La primera vez que lo vi fue en la portada de su Obra selecta, editada por Lumen: estaba sentado tras su mesa de trabajo en la revista Horizon, atestada de libros, hermoso como un hipopótamo entre nenúfares.
Cyril Connolly fue un orondo y perezoso angloirlandés que prometía muchas cosas en su brillante juventud y que empeñó toda su vida en dejarlas por cumplir. Deseó alguna vez ser escritor, pero el implacable crítico que llevaba dentro se lo impidió; a cambio, fue un reseñista de libros legendario, casi siempre angustiado por la pesada tarea de reseñar un libro a la semana, trabajo que cumplía con juramentos y resoplidos.
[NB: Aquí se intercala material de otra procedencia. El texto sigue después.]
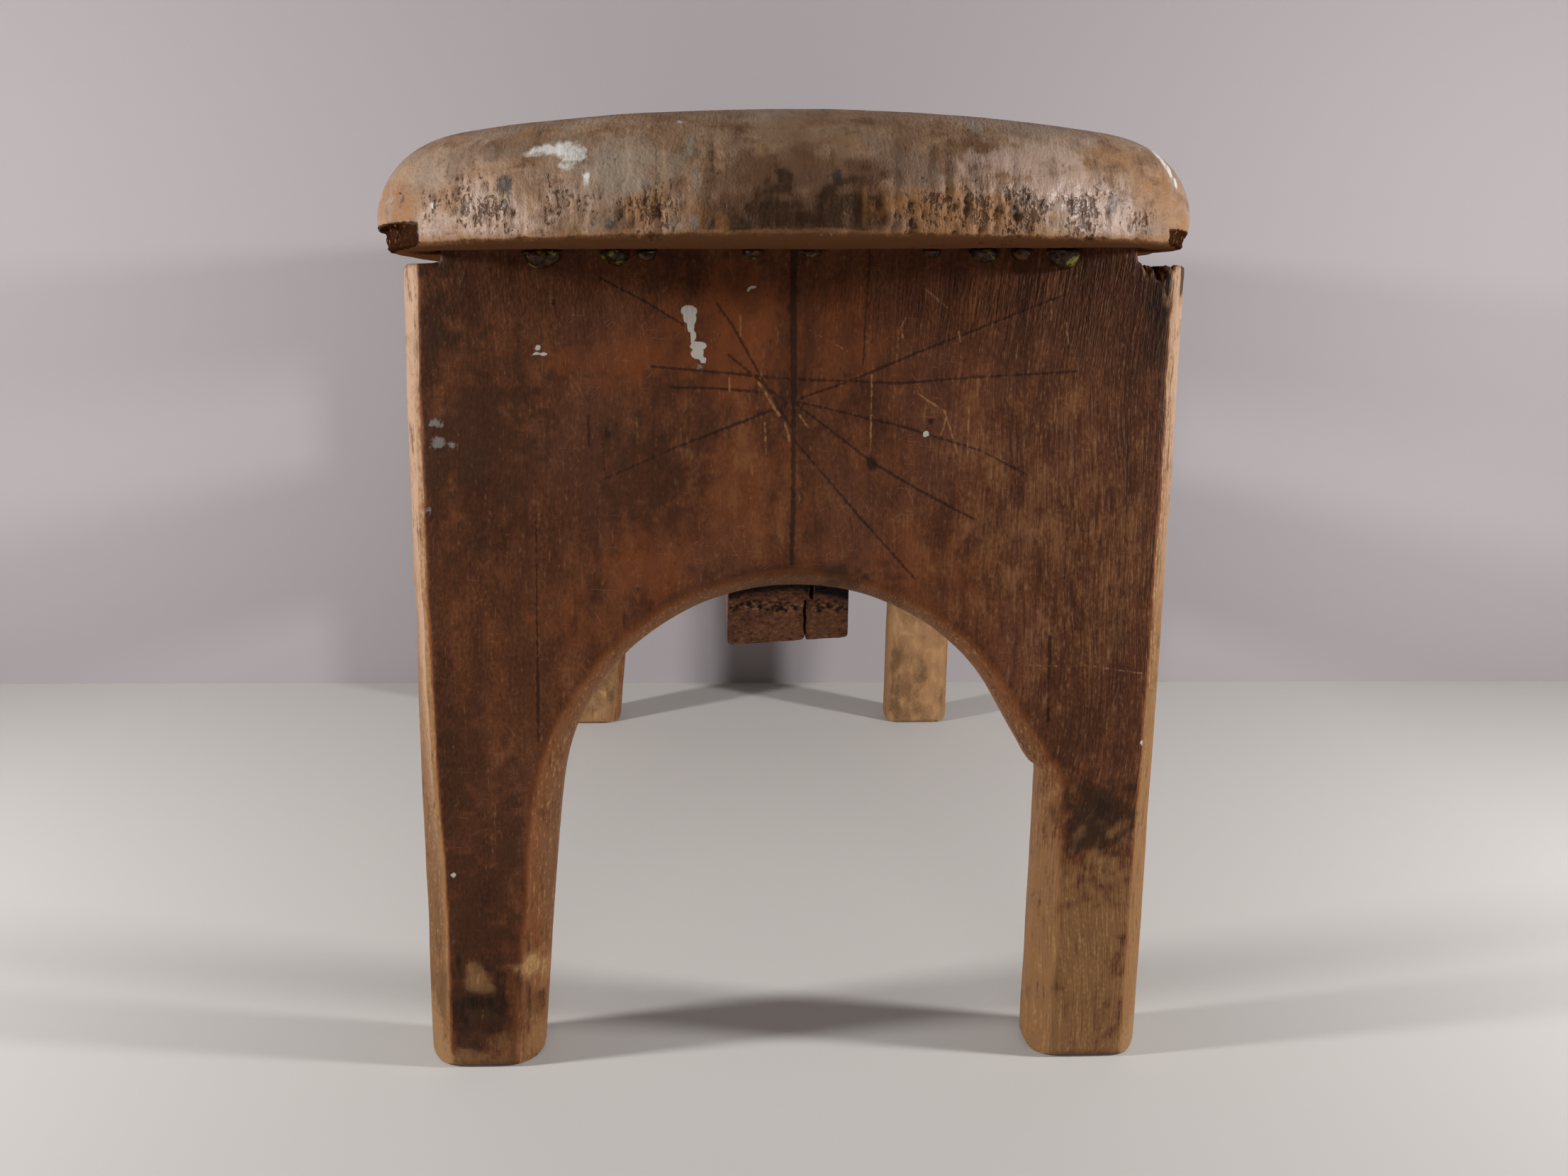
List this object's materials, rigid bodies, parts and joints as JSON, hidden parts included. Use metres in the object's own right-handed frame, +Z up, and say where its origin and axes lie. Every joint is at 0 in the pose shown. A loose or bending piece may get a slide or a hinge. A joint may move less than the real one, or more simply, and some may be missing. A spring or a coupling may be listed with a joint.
{
  "type": "wooden stool",
  "caption": "Low wooden stool: a thick slab seat with bowed ends is housed on arched end boards that a rail ties together under the seat.",
  "frame": {"origin": "on the floor, under the middle of the seat", "axes": "+Z up, +Y along the seat from its front end (the broken corners and glue beads) to its rear end, +X to the right seen from the front end"},
  "size_m": [0.241, 0.508, 0.2923],
  "materials": {
    "seat_wood": "weathered grey-brown, worn smooth on top and pitted on the end grain",
    "board_wood": "dark reddish brown stain, worn to tan on the chamfers and feet",
    "rail_wood": "bare, darkened, rough on the end grain",
    "old_glue": "hardened glue, dark and glossy with a yellow-green core"
  },
  "bodies": {
    "root": {"seat": "seat_wood", "front_board": "board_wood", "rear_board": "board_wood", "rail": "rail_wood", "glue_beads": "old_glue"}
  },
  "joints": []
}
Se mojó señalando los cien títulos que según él daban forma a lo que llamó el movimiento moderno y mucho después la Universidad de Austin tomó aquel catálogo para confeccionar su biblioteca. Escribió un libro delicioso, Enemigos de la promesa, en el que definió lo que era el estilo mandarín - Woolf y Huxley serían grandes mandarines- y el estilo vernáculo - en el que estarían Graves e Isherwood-, en el que enumeró los peligros que acechan a todo escritor - el peor de ellos, el periodismo, era el que le daba de comer- y en el que explicó su juventud nada sana en Oxford. Durante la guerra puso en marcha la revista Horizon, con Spender, y descubrió para el Reino Unido a Truman Capote, Tenneessee Williams y Paul Bowles. Ya antes de la guerra había advertido la enorme importancia de Pound y Elliot, ambos americanos, y más tarde señaló la singularidad de Dylan Thomas.
Sus artículos sueltos son deliciosos: se metía en ellos con Chandler y Fleming, se preguntaba con toda seriedad si los Beatles eran la nueva poesía inglesa - Lennon y Harrison se partirían de la risa- y hacía unas parodias divertidísimas. Fue tal vez el último de una especie de lectores ya desaparecida y una figura que hasta donde yo sé no abunda por estas latitudes: la del hombre de letras sin oficio ni estudios para serlo pero que lo es por afición y talento, sin pagar peajes y sin que a nadie le extrañe. W.H. Auden le dedicó un poema, fue al colegio con George Orwell y Anthony Powell y a la universidad con Evelyn Waugh, autores todos a los que admiraba. Solía decir acerca de ese particular: mis libros no tienen valor; seré recordado por haber ido al colegio con George Orwell y a la universidad con Evelyn Waugh. Por extraño que parezca, creo que ya hay muy poca gente que se acuerde de Orwell o de Waugh, así que aun menos gente recordará que tío Cyril iba con ellos a la universidad o al colegio. Claro que yo sí lo recuerdo, pero es que le quiero.